For the same reason Herek turned his back on Critters 2, he’s now done the same with regard to Bill and Ted 2. He commented, ‘The sequel is definitely happening, but no one knows when. I won’t have anything to do with it because I have no idea where the story could go. How can you expand on what is really a one-joke film? It was nice to do once, but I can do without further association."
On To The Real World
Instead, after developing (but dropping) the Horror roadshow Route 666, Herek starts work in May 1990 on a heightened reality fantasy for the Sex, Lies and Videotape producers. Provisionally titled Real World, Herek explained the concept, "A mother leaves her kids at home when she goes vacationing in Europe for a few months. She gives their elderly babysitter enough money for them to live on, then flies off. But that very night the babysitter dies and the children realise too late she had the money on her when she was taken to the mortuary. So they have to fend for themselves, get jobs, and learn about life alone because they don’t want to ruin their mother’s holiday. It’s Reality-based, but a Fantasy situation. It will be released by Home Box Office’s new theatrical arm, Cinema Plus." [Note: The title was eventually changed to Don’t Tell Mom the Babysitter’s Dead.]
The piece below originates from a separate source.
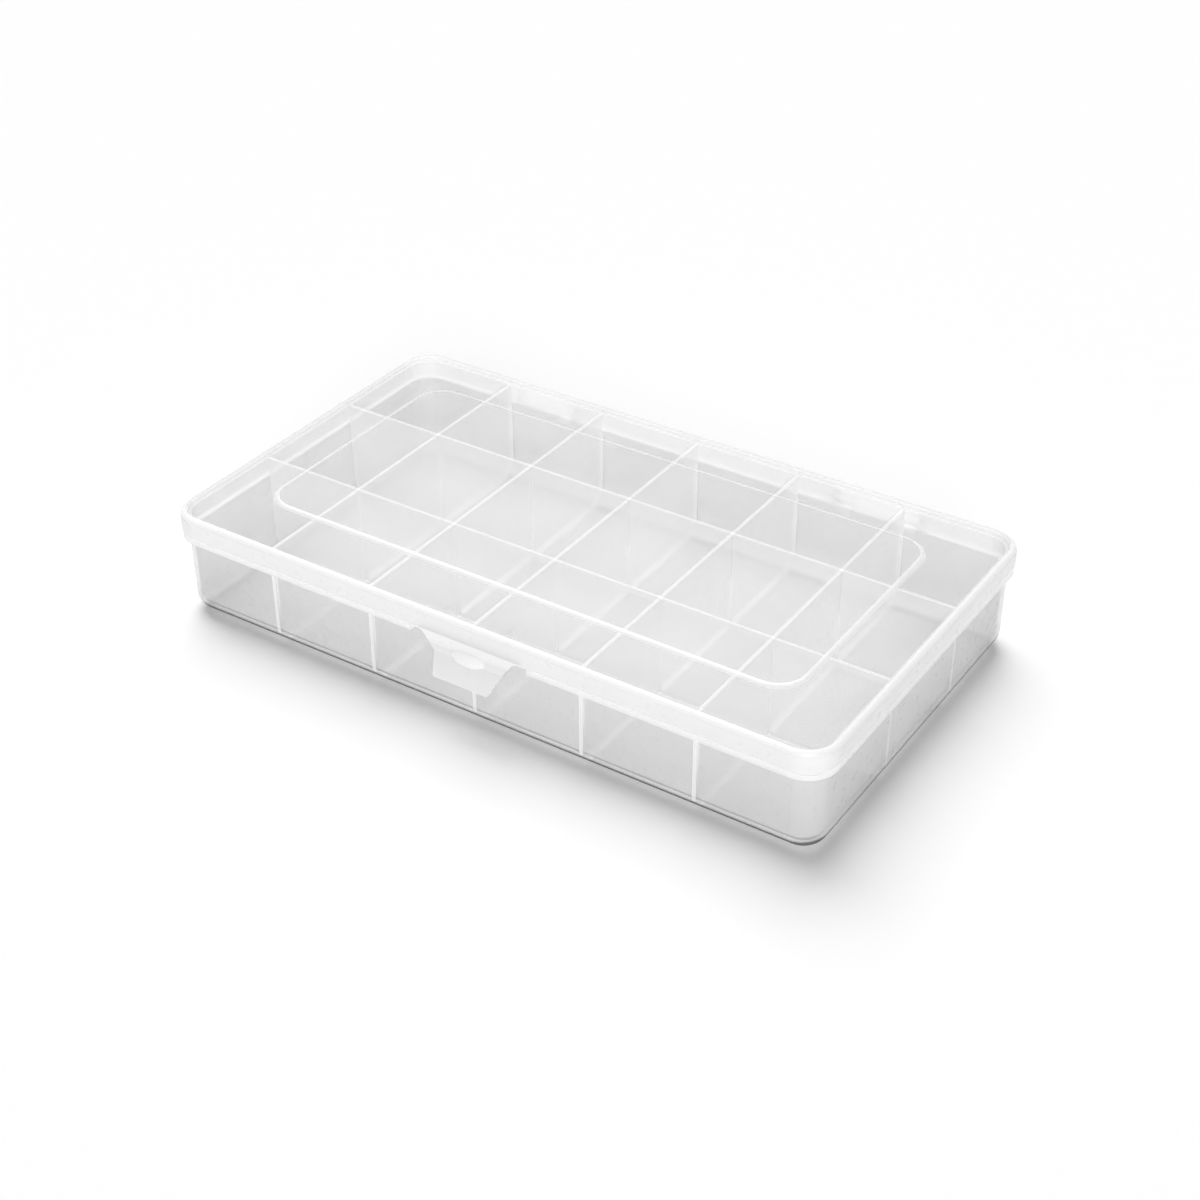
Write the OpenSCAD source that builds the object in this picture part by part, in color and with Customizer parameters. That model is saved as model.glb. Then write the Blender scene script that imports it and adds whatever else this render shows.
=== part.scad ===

So, is Stephen Herek one of those directors who only made Fantasy movies as a planned step towards the mainstream? He concluded, "I see my career as a combination of both. I don’t want to work for big studios. I’m not in the business for that. Nor do I see myself as a real director, like Woody Allen. My major talent, I think, is to keep all lines of communication open in my movies. I want to have fun doing this job and I try to put that across. Although I have the big picture in my mind, collaboration is what this industry is all about. If you are having a good time, it comes across on screen. You said that to me yourself. You said you liked the way you could see the actors smiling in the background of Bill and Ted. That’s basically what I’m in this for - everyone on set entering the spirit of fun adventure and transmitting it to the audience."